- _Exercise_: Take every line where the string "attach" appears and copy it.

Given data start

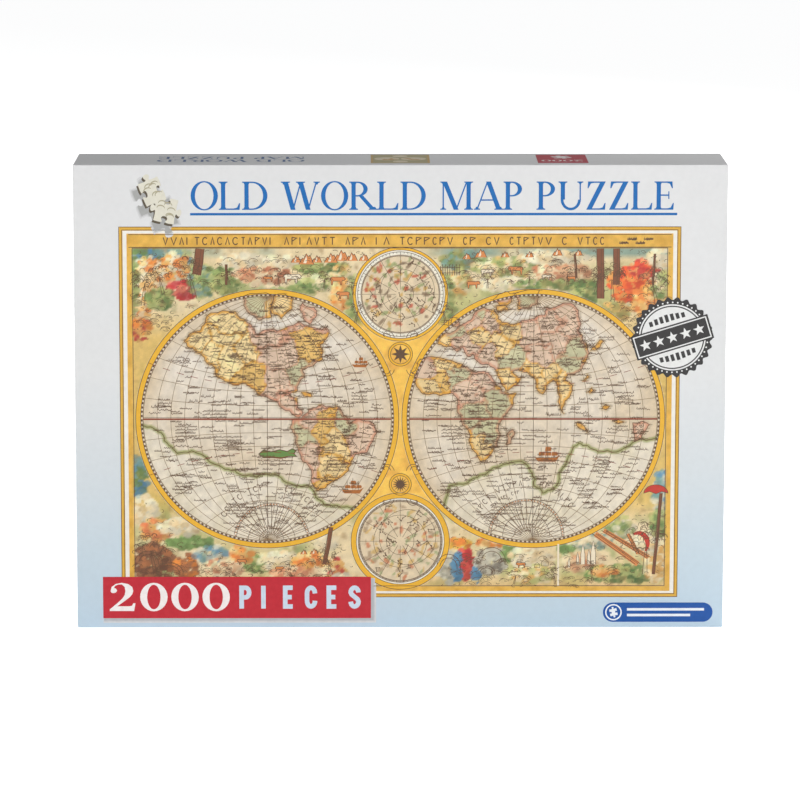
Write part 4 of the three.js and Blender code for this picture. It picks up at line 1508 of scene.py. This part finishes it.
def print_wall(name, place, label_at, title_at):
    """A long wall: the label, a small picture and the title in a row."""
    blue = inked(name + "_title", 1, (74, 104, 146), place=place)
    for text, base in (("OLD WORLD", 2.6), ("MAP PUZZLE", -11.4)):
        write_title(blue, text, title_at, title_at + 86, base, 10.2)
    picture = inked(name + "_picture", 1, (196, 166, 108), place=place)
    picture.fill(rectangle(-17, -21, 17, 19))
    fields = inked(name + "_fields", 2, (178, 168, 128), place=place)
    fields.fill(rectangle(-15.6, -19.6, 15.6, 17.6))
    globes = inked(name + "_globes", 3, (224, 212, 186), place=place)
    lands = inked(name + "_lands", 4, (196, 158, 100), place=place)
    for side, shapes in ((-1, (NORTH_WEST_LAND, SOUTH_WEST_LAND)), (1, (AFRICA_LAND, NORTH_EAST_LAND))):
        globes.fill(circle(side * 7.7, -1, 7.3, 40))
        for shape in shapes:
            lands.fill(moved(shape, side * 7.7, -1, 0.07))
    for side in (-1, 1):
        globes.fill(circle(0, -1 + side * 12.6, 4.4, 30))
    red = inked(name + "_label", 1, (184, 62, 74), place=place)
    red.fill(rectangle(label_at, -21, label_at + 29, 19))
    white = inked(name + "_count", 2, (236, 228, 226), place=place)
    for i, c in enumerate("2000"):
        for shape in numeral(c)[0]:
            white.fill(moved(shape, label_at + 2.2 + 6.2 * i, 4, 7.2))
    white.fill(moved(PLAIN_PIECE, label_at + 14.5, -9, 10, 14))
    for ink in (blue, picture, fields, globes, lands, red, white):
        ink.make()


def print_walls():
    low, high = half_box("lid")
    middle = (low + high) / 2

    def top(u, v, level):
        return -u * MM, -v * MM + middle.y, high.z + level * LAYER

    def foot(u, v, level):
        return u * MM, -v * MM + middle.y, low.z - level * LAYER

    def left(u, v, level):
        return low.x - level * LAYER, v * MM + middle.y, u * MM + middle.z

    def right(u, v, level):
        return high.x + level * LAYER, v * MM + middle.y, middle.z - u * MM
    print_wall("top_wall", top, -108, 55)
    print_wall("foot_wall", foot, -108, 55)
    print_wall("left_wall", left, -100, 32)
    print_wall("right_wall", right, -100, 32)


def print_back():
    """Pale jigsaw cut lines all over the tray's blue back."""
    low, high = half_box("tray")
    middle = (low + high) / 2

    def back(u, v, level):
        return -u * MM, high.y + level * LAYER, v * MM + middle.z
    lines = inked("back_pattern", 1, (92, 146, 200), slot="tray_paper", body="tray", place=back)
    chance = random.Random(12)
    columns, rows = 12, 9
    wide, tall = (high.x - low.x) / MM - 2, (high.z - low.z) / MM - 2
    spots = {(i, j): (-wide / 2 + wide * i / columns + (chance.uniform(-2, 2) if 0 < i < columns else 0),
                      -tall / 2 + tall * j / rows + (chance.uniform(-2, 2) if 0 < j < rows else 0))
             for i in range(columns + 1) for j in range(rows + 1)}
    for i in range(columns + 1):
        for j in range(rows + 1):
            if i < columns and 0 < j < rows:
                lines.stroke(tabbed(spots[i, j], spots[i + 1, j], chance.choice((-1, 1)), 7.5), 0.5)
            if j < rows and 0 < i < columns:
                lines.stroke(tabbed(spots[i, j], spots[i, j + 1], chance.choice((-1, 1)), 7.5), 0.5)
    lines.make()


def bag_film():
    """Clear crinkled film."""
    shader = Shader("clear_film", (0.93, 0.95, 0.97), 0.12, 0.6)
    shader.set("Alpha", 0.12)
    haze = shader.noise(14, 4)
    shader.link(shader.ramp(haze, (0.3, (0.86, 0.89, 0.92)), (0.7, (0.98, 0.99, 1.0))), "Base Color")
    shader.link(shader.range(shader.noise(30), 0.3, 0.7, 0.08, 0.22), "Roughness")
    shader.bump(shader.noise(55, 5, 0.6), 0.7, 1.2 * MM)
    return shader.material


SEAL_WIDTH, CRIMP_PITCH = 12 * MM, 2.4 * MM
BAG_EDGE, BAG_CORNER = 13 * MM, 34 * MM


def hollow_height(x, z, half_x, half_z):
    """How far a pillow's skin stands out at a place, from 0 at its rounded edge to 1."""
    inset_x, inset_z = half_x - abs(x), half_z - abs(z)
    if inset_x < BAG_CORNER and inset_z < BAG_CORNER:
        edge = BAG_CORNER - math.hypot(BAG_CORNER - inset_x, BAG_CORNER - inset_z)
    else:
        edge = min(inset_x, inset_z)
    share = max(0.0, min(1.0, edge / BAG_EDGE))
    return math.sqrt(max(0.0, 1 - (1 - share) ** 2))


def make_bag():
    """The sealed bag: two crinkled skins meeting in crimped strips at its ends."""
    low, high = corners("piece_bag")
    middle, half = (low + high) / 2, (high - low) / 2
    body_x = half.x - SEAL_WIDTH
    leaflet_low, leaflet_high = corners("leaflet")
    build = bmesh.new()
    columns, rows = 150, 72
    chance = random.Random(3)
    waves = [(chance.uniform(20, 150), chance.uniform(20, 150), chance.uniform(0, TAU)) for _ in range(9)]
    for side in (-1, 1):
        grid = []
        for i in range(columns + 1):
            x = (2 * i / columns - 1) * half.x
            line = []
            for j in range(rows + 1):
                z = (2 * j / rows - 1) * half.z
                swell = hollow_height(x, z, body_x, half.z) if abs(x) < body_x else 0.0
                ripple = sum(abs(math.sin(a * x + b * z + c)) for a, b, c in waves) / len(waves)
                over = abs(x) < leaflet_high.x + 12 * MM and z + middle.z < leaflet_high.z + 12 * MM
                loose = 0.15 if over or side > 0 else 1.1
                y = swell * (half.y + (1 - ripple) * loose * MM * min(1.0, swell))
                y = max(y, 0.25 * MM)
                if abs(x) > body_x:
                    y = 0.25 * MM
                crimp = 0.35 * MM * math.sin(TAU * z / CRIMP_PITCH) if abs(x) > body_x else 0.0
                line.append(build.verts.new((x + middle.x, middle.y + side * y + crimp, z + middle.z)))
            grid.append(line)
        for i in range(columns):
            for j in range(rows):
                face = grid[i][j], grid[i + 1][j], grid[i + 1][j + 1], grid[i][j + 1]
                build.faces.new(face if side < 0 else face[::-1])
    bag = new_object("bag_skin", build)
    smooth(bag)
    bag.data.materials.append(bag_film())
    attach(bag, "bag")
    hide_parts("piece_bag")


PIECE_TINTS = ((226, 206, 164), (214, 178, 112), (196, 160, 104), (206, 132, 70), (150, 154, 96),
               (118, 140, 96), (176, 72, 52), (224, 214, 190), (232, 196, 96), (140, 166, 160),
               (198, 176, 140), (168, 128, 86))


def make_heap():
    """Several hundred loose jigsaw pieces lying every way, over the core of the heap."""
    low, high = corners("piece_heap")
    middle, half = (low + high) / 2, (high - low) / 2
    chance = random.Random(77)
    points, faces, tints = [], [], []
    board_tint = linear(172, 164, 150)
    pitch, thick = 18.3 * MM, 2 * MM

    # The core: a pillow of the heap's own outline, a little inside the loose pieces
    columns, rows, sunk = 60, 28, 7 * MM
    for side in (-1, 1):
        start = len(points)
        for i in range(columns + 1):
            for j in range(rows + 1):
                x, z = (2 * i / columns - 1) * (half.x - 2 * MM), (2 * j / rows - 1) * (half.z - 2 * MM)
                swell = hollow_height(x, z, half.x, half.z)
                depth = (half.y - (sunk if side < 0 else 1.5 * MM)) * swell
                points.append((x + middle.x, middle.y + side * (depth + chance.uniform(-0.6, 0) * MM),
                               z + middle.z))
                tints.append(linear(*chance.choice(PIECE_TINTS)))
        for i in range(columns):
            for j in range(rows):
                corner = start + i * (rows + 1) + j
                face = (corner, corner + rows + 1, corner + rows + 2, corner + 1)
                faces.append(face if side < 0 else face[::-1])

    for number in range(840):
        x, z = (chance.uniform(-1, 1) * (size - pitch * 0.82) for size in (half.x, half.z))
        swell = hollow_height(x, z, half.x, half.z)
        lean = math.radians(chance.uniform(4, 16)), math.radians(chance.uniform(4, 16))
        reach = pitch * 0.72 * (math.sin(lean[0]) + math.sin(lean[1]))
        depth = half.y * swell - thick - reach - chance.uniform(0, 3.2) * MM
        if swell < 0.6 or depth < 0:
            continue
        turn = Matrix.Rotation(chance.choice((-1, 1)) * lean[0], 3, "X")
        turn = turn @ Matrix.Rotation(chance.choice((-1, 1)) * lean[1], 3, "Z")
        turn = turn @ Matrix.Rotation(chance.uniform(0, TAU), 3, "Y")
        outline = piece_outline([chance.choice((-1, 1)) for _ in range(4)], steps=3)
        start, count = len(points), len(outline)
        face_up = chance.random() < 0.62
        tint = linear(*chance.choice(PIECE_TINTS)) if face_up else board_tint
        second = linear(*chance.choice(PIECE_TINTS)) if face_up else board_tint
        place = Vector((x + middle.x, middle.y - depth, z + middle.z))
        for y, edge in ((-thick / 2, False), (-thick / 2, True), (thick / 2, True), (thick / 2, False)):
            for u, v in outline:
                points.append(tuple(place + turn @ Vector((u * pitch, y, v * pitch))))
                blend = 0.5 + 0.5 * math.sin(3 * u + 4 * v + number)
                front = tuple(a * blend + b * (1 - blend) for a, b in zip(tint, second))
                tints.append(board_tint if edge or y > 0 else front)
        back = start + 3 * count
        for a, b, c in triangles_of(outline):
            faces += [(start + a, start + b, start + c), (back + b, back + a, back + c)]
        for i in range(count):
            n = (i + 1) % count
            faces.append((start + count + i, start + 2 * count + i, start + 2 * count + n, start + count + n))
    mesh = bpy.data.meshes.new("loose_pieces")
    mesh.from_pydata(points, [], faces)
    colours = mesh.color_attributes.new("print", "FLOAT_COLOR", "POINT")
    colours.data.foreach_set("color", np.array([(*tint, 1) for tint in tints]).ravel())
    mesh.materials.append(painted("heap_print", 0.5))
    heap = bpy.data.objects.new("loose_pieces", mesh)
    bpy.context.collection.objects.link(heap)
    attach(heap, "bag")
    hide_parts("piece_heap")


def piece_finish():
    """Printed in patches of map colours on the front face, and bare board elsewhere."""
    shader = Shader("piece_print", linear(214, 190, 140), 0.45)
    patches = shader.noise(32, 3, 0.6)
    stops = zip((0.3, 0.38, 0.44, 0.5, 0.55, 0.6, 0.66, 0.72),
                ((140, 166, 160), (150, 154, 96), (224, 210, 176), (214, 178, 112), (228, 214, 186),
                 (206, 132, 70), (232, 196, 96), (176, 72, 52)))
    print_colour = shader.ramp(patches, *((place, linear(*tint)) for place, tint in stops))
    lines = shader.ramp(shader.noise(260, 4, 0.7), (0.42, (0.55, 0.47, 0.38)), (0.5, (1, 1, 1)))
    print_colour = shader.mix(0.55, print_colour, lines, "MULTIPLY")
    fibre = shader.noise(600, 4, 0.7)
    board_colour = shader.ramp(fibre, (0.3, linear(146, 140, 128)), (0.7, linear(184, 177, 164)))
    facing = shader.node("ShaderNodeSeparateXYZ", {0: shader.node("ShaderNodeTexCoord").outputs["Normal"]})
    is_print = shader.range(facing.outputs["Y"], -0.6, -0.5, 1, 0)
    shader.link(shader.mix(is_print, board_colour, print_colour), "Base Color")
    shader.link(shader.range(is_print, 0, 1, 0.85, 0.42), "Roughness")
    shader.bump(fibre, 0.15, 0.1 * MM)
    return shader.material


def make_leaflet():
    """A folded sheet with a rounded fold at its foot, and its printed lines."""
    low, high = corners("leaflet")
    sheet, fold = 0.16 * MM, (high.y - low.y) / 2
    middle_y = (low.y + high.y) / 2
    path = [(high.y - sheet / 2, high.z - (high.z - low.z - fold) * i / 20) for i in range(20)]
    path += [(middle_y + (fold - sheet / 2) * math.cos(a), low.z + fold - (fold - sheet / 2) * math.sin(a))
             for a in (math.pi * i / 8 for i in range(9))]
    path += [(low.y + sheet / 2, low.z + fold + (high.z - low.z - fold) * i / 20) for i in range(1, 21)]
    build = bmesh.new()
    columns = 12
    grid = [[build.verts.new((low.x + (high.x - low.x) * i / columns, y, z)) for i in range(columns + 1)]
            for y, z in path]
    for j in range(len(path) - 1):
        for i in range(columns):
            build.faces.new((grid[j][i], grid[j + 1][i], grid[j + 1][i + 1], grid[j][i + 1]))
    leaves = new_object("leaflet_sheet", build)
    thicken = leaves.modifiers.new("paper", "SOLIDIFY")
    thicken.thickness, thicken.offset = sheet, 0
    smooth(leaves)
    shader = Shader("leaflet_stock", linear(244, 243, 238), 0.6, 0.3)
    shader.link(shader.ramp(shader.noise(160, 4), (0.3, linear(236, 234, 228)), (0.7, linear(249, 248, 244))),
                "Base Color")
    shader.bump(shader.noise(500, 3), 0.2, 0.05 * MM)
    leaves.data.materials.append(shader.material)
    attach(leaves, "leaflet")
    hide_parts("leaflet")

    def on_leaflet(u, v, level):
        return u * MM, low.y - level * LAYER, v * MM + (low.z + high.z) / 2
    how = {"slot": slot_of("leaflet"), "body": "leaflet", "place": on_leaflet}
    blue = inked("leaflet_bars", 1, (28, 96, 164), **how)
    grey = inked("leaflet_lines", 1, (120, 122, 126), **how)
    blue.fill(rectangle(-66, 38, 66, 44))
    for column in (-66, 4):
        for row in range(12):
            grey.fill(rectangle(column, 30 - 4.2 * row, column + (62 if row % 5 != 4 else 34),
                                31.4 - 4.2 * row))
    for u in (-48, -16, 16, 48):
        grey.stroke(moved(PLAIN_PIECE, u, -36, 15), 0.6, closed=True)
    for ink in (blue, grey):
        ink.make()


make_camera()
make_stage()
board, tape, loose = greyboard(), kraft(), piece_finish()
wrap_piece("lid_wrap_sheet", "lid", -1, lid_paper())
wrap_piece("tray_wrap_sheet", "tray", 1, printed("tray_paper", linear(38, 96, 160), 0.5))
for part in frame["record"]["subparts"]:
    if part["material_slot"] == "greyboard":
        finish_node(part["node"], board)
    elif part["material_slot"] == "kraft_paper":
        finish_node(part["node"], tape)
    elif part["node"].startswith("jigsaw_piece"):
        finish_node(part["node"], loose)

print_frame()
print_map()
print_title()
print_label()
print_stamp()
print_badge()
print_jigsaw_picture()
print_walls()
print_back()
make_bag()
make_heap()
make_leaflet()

Given data end

- _Answer to the problem_:
    attach(bag, "bag")
    attach(heap, "bag")
    attach(leaves, "leaflet")